> Dataset extract
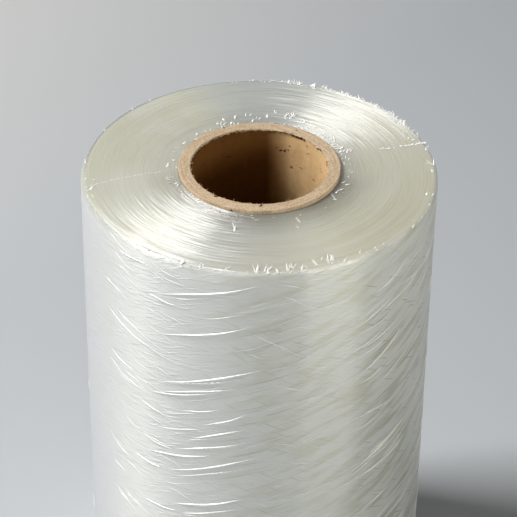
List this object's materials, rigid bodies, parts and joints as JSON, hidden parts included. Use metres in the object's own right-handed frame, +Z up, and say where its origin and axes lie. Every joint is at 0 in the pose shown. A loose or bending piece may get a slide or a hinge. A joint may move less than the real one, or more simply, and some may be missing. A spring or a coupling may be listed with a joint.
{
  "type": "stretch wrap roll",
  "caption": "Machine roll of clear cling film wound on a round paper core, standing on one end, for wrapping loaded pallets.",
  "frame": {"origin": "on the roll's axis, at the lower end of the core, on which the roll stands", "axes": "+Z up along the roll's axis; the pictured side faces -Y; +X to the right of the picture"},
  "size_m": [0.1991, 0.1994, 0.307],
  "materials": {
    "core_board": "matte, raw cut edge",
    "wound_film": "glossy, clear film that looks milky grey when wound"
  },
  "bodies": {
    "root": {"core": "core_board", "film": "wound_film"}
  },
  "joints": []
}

> Exercise goal
Extract all the material, leaving every line as it is.

> Exercise solution
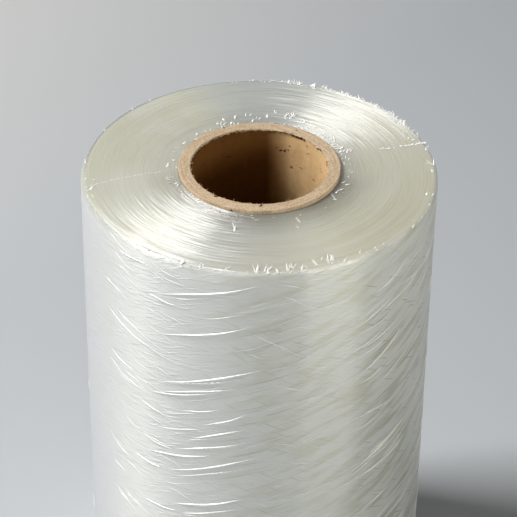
List this object's materials, rigid bodies, parts and joints as JSON, hidden parts included. Use metres in the object's own right-handed frame, +Z up, and say where its origin and axes lie. Every joint is at 0 in the pose shown. A loose or bending piece may get a slide or a hinge. A joint may move less than the real one, or more simply, and some may be missing. A spring or a coupling may be listed with a joint.
{
  "type": "stretch wrap roll",
  "caption": "Machine roll of clear cling film wound on a round paper core, standing on one end, for wrapping loaded pallets.",
  "frame": {"origin": "on the roll's axis, at the lower end of the core, on which the roll stands", "axes": "+Z up along the roll's axis; the pictured side faces -Y; +X to the right of the picture"},
  "size_m": [0.1991, 0.1994, 0.307],
  "materials": {
    "core_board": "matte, raw cut edge",
    "wound_film": "glossy, clear film that looks milky grey when wound"
  },
  "bodies": {
    "root": {"core": "core_board", "film": "wound_film"}
  },
  "joints": []
}